Objective – Exactly the lines from the one containing "gusset(1, false, -1);" through the one containing "imported = [obj" must be returned; include both ends and nothing else.

Data excerpt –
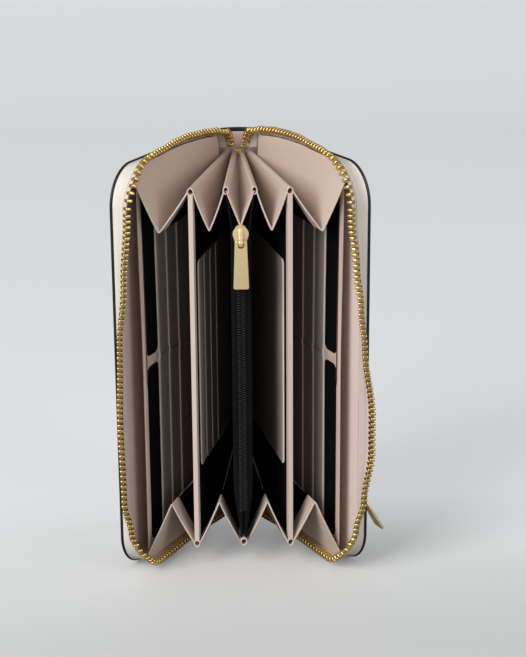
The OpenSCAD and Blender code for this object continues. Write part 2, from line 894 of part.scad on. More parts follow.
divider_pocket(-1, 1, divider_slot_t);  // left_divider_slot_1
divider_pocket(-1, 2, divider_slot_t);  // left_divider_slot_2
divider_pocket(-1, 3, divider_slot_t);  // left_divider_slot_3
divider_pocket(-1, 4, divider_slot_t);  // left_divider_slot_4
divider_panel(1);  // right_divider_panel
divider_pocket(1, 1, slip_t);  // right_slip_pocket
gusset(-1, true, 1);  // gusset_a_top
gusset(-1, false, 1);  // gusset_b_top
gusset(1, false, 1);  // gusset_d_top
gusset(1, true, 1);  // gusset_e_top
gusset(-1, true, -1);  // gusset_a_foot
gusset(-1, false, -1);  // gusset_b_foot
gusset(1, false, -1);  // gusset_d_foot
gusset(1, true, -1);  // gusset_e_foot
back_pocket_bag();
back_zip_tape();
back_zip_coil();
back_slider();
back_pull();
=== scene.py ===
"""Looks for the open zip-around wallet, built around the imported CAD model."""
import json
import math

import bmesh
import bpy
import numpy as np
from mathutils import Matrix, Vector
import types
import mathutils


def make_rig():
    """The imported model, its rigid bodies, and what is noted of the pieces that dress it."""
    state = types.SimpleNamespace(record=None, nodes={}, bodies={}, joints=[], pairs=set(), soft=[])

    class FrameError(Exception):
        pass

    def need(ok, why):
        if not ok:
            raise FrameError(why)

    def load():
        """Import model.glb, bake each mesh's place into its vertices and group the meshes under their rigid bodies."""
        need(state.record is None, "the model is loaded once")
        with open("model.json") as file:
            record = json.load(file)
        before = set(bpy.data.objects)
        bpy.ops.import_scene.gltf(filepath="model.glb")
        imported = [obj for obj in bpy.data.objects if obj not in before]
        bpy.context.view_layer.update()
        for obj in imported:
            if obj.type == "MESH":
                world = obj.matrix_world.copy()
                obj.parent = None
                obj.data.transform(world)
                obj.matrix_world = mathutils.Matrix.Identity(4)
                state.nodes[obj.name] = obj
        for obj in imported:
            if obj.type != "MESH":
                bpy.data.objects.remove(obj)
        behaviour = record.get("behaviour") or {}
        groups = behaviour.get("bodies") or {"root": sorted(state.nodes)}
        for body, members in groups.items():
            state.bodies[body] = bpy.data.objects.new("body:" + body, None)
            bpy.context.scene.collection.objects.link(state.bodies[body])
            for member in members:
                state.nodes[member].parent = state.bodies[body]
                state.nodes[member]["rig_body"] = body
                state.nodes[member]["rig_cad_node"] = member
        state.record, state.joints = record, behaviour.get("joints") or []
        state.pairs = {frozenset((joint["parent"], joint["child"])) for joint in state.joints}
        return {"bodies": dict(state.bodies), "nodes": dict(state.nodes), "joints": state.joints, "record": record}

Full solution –
gusset(1, false, -1);  // gusset_d_foot
gusset(1, true, -1);  // gusset_e_foot
back_pocket_bag();
back_zip_tape();
back_zip_coil();
back_slider();
back_pull();
=== scene.py ===
"""Looks for the open zip-around wallet, built around the imported CAD model."""
import json
import math

import bmesh
import bpy
import numpy as np
from mathutils import Matrix, Vector
import types
import mathutils


def make_rig():
    """The imported model, its rigid bodies, and what is noted of the pieces that dress it."""
    state = types.SimpleNamespace(record=None, nodes={}, bodies={}, joints=[], pairs=set(), soft=[])

    class FrameError(Exception):
        pass

    def need(ok, why):
        if not ok:
            raise FrameError(why)

    def load():
        """Import model.glb, bake each mesh's place into its vertices and group the meshes under their rigid bodies."""
        need(state.record is None, "the model is loaded once")
        with open("model.json") as file:
            record = json.load(file)
        before = set(bpy.data.objects)
        bpy.ops.import_scene.gltf(filepath="model.glb")
        imported = [obj for obj in bpy.data.objects if obj not in before]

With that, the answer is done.